Identical content across different languages can also be a warning sign that a series was put together by a linguistically naïve publisher. I learned this a couple of years ago when my job at a language school required me to evaluate several versions of Rosetta Stone (I test-drove Spanish, Mandarin Chinese, and Arabic). There were many reasons why I ultimately advised against adopting RS for our program--not least its outrageous price--but one big red flag was that fact that the syllabus of words (and later sentences) in RS is the same in all of the languages that they offer. Take it from me, it is much easier for a native English speaker to say sentences like "My cousin is tall" in Spanish than it is in Chinese or Arabic, especially in one's first or second lesson in those languages! There is a reason why quality courses that teach Chinese or Arabic to English speakers progress much more slowly through the initial lessons than courses that teach Romance or Germanic languages. There is a lot more groundwork to be carefully laid when teaching someone a language that is very distant from their native language.

Since then, I've avoided series in which the exact same material is taught in Lesson 1 in every language they offer (and the same in Lesson 2 and so on). That's a sign of insensitivity towards the differing cognitive loads that the same topic (or vocabulary, or grammatical function) can impose on learners depending on the language (both the learner's language and the target language). Any professional linguist should be sophisticated enough to recognize those differences. Any series that ignores them was probably not designed in consultation with professional linguists. My guess is that some publishers do it to save money. "We'll pay one author to write a course to teach Spanish, and then we'll just have the thing translated into 56 other languages on the cheap!" Any marketer who says that has never tried to learn two languages from different language families.

Uniformity of teaching materials across languages is great for aspiring polyglots who are studying several languages at the same time. For everyone else, it can make some courses almost impossible to learn from easily or successfully.

הענט

Re: Glossika Mass Sentence and Spaced Repetition Methods

Postby הענט » 2015-12-07, 10:39

Nah. The only thing I'm against are the same names, because when I'm learning Slovene, which is spoken by (correct me if I'm wrong) 2 million people in Slovenia, I want the names to sound Slavic, so I can use the right declension with a typical Slovene name and not like in the Glossika course (Arab, Indian, Korean, Chinese, Japanese, Russian names etc.). Well, I won't have a hard time, because my native language is Czech, but for a French dude it'd be much more useful if the names were different in each and every course.

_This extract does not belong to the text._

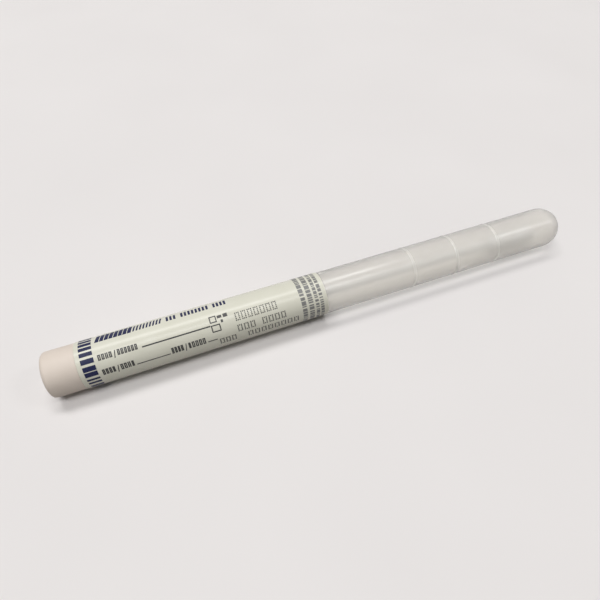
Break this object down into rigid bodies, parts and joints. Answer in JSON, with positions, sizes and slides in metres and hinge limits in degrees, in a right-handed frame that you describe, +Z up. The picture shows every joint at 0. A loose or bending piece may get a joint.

Anyway, you're right. Both Pimsleur and Rosetta Stone use the same sentences, but that's different, because Rosetta stone starts with single words (man, woman, girl, boy , red , black) and it can become very boring if you do learn more than one language this way. Pimsleur is full of stupid English (unlike Glossika, English only) instructions, like "imagine you're sitting in a Parisian café" or " imagine you're speaking to a Afghani woman, of course if you go to Afghanistan, you should know that it's forbidden to talk to the opposite sex, but for the purposes of our......" and the typical " Chinese is a tonal language, did you hear the tone go up and then down????". So in the end, after 30 minutes you'll learn only to say stuff like: "Are you American? Do you speak English. I speak a little Hindi. etc."

You're right about the different language families, but that only means it's going to take more time to finish the course in Vietnamese, than say in Danish. Because you can probably do 50 sentences a day in a close language, but only ten sentences in a distant one.

Okay. I get your point. Eventually it may get boring you see the sentence : zhirong is watching the TV or sth like that, but that's why one should never use just one method and should combine what they like the best with other resources. For example: Pimsleur taught me some Spanish, Glossika did the same with Russian, but the only thing I learned from RS is the Greek alphabet :D

הענט

Re: Glossika Mass Sentence and Spaced Repetition Methods

Postby הענט » 2015-12-07, 10:43

Speaking of Vietnamese. How are the courses laid out. With all those pronouns, I don't want to refer to myself as co or chi.